Nutrients are grouped into three basic classes of mobility: mobile, somewhat mobile and immobile. Here the term “immobile” isn’t totally accurate, as even these nutrients move in soil; they just usually move very slowly and very short distances, for example, an eighth- to a quarter-inch in the year of application. Mobile nutrients can be applied and placed away from where crop roots will grow and will move one to two feet in distance to crop roots quite easily. Somewhat mobile and immobile nutrients are ideally placed where young crop roots will grow into soil, soon after establishment. Sometimes we apply a less mobile nutrient along with mobile nutrients away from where young crop roots can assess it, and we are disappointed when it is not absorbed well by crop roots. Nutrient mobility in soil is largely determined by its ionic charge and form. Plant nutrients exist as either negatively charged anions or positively charged cations. The overriding influence in soils is that soil particles (mostly clay size), as well as humus material, have a net negative surface charge. This negative charge will attract cations and repel anions. Chemical analysis of soils can measure this electrostatic charge, which is called cation exchange capacity (CEC).
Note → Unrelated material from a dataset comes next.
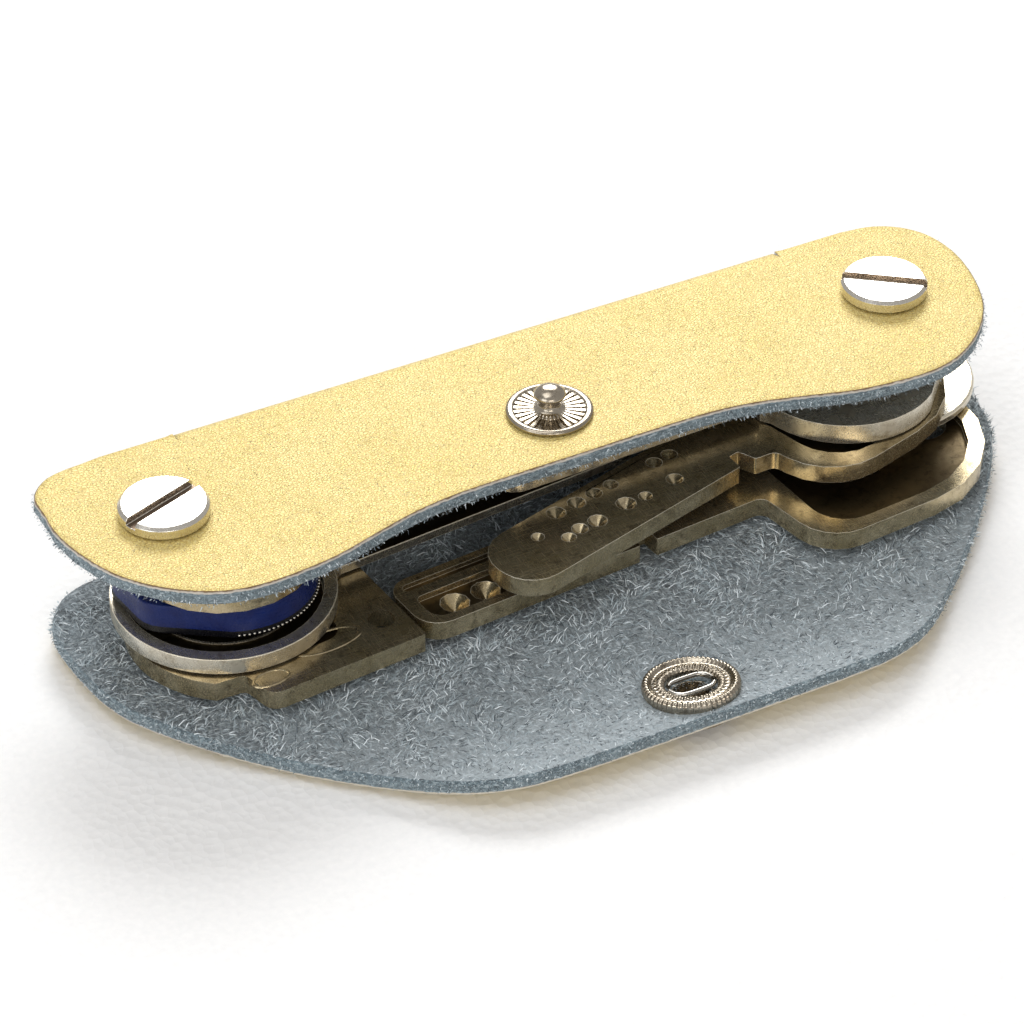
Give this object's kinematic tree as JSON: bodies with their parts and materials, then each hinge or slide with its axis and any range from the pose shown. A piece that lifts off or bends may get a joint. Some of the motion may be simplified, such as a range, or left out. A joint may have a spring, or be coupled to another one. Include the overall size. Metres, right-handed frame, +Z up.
{
  "type": "key organiser",
  "caption": "Folded leather key organiser: two slotted screw posts carry keys that swing out of the wrap, and a tongue-shaped flap with a ring snap closes over them.",
  "frame": {"origin": "centre of the bounding box on the surface that the organiser lies on", "axes": "+X along the line of the two posts, +Y towards the folded spine, +Z up through the posts"},
  "size_m": [0.1084, 0.053, 0.0218],
  "materials": {
    "gold_leather": "metallic gold grain leather, suede inside",
    "suede_leather": "blue-grey suede split, gold outside",
    "nickel": "polished nickel plate",
    "nickel_silver": "satin nickel silver, worn",
    "spring_steel": "bright drawn wire",
    "navy_plastic": "gloss moulded plastic",
    "black_fibre": "matt black fibre"
  },
  "bodies": {
    "wrap": {"leather_wrap": "gold_leather", "barrel_left": "nickel", "barrel_right": "nickel", "spacer_left_lower": "nickel", "spacer_left_upper": "nickel", "thin_washer_right": "nickel", "fibre_washer_right": "black_fibre", "spacer_right_lower": "nickel", "spacer_right_upper": "nickel", "snap_stud": "nickel", "snap_stud_rivet": "nickel"},
    "screw_left": {"screw_left": "nickel"},
    "screw_right": {"screw_right": "nickel"},
    "flap_wall": {"flap_wall": "suede_leather"},
    "flap_tip": {"flap_tip": "suede_leather", "snap_socket": "nickel", "snap_cap": "nickel", "socket_spring_front": "spring_steel", "socket_spring_back": "spring_steel"},
    "key_lower_left": {"key_lower_left": "nickel_silver"},
    "key_dish_left": {"key_dish_left": "nickel_silver"},
    "key_navy_left": {"key_navy_left_head": "navy_plastic", "key_navy_left_blade": "nickel_silver"},
    "key_upper_left": {"key_upper_left": "nickel_silver"},
    "key_lower_right": {"key_lower_right": "nickel_silver"},
    "key_dimple_right": {"key_dimple_right": "nickel_silver"},
    "key_thin_right": {"key_thin_right": "nickel_silver"}
  },
  "joints": [
    {"name": "flap_wall_fold", "type": "hinge", "parent": "wrap", "child": "flap_wall", "pos_m": [0, 0.00145, 0.0046], "axis": [-1, 0, 0], "range_deg": [0, 90], "deforming": ["flap_wall"]},
    {"name": "flap_tip_fold", "type": "hinge", "parent": "flap_wall", "child": "flap_tip", "pos_m": [0, -0.01245, 0.0046], "axis": [-1, 0, 0], "range_deg": [0, 90], "deforming": ["flap_tip", "socket_spring_front", "socket_spring_back"]},
    {"name": "key_lower_left_swing", "type": "hinge", "parent": "wrap", "child": "key_lower_left", "pos_m": [-0.0431, 0.0127, 0], "axis": [0, 0, -1], "range_deg": [0, 170]},
    {"name": "key_dish_left_swing", "type": "hinge", "parent": "wrap", "child": "key_dish_left", "pos_m": [-0.0431, 0.0127, 0], "axis": [0, 0, -1], "range_deg": [0, 170]},
    {"name": "key_navy_left_swing", "type": "hinge", "parent": "wrap", "child": "key_navy_left", "pos_m": [-0.0431, 0.0127, 0], "axis": [0, 0, -1], "range_deg": [0, 170]},
    {"name": "key_upper_left_swing", "type": "hinge", "parent": "wrap", "child": "key_upper_left", "pos_m": [-0.0431, 0.0127, 0], "axis": [0, 0, -1], "range_deg": [0, 170]},
    {"name": "key_lower_right_swing", "type": "hinge", "parent": "wrap", "child": "key_lower_right", "pos_m": [0.0431, 0.0127, 0], "axis": [0, 0, 1], "range_deg": [0, 170]},
    {"name": "key_dimple_right_swing", "type": "hinge", "parent": "wrap", "child": "key_dimple_right", "pos_m": [0.0431, 0.0127, 0], "axis": [0, 0, 1], "range_deg": [0, 170]},
    {"name": "key_thin_right_swing", "type": "hinge", "parent": "wrap", "child": "key_thin_right", "pos_m": [0.0431, 0.0127, 0], "axis": [0, 0, 1], "range_deg": [0, 170]},
    {"name": "screw_left_turn", "type": "hinge", "parent": "wrap", "child": "screw_left", "pos_m": [-0.0431, 0.0127, 0], "axis": [0, 0, 1], "continuous": true},
    {"name": "screw_right_turn", "type": "hinge", "parent": "wrap", "child": "screw_right", "pos_m": [0.0431, 0.0127, 0], "axis": [0, 0, 1], "continuous": true}
  ],
  "couplings": [
    {"joint": "flap_tip_fold", "follows": "flap_wall_fold", "ratio": 1}
  ]
}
Recently developed nutrient forms, additives and management practices are available to improve crop uptake of somewhat mobile and immobile nutrients.  For example:

If possible, apply immobile and somewhat mobile nutrients in the seed furrow blend, and apply all high rates of mobile nutrients in a sideband or broadcast application.

Improve field distribution of lower rates of immobile nutrients by applying dry powder dressings containing the immobile nutrients as either seed treatments or to seed furrow fertilizer blends.

Use recently developed phosphate products designed to improve micronutrient distribution by having each granule contain a low concentration of the needed immobile micronutrient. An example is addition of a low rate of soluble zinc to a compound granule containing primarily monoammonium phosphate.

Use of soluble foliar nutrient products can provide low but sufficient rates of immobile micronutrients directly to the leaves of developing crops. This can effectively supply the needed immobile nutrient to all crop plants.

Despite the challenges in optimally applying all needed crop nutrients, there are ways to place immobile and somewhat mobile nutrients so crop seedling roots will intercept, or developing crop leaves can receive, the needed nutrients in the required amounts.